While our intention is noble, have we ever considered the long-term consequences of over-sheltering and protecting? A better strategy is to let them experience the consequences within a reasonably safe environment.

“It is not a parent’s job to protect their kids from everything. It’s our job to give them the skills to overcome difficult situations,” wrote Katie Smith, a parenting blogger.

“We can do this in a gracious way that makes them want to learn and become empathetic and passionate. If we don’t teach them to work hard through struggles, how will they learn? We can follow up by teaching them to see beyond the hurt and find the strength in a difficult situation — to remind them they are capable of doing hard things.”
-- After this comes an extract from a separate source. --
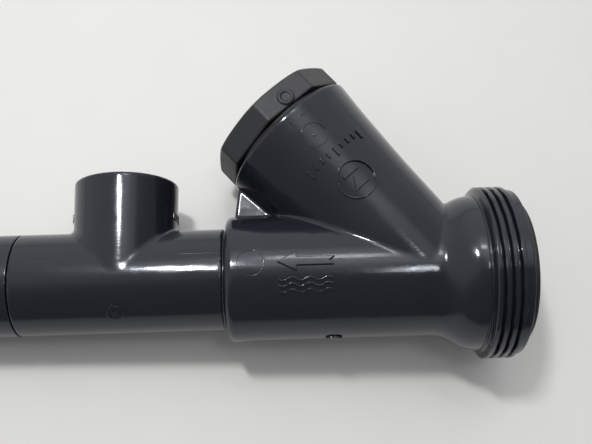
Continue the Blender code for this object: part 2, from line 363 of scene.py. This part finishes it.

Most of the time, parents fail to train their children to be independent. They may think the child is too young, unable to do things on their own or it’s just not their job. This is a wasted opportunity because children need to be trained to be independent.

Besides, imagine the kind of signals we are sending if we keep doing everything for them? Children will read that they’re not capable of doing things on their own, which in turn will lead to poor self-esteem, and affect their creative and critical thinking.

So, what can we do today to start preparing them for the future?

I call this step as creating artificial struggles. It’s for them to do the hard work today for an easier tomorrow. There are plenty of smart and easy ways to train our kids to be independent.

Start by assigning them a specific chore at home. In doing so, we’re actively training them to have some responsibilities in life.

Reward them with praises for jobs well done. Similarly, they’ll be held accountable, with pre-agreed consequences, should they fail to deliver.

If our children get into trouble at school for forgetting pocket money or homework, it’s probably the best lesson they can get.

Despite our parental instincts to intervene, it’s best to let go and let them solve the problem and face the consequences. That’s how they grow their capabilities. It may even be a lesson for life.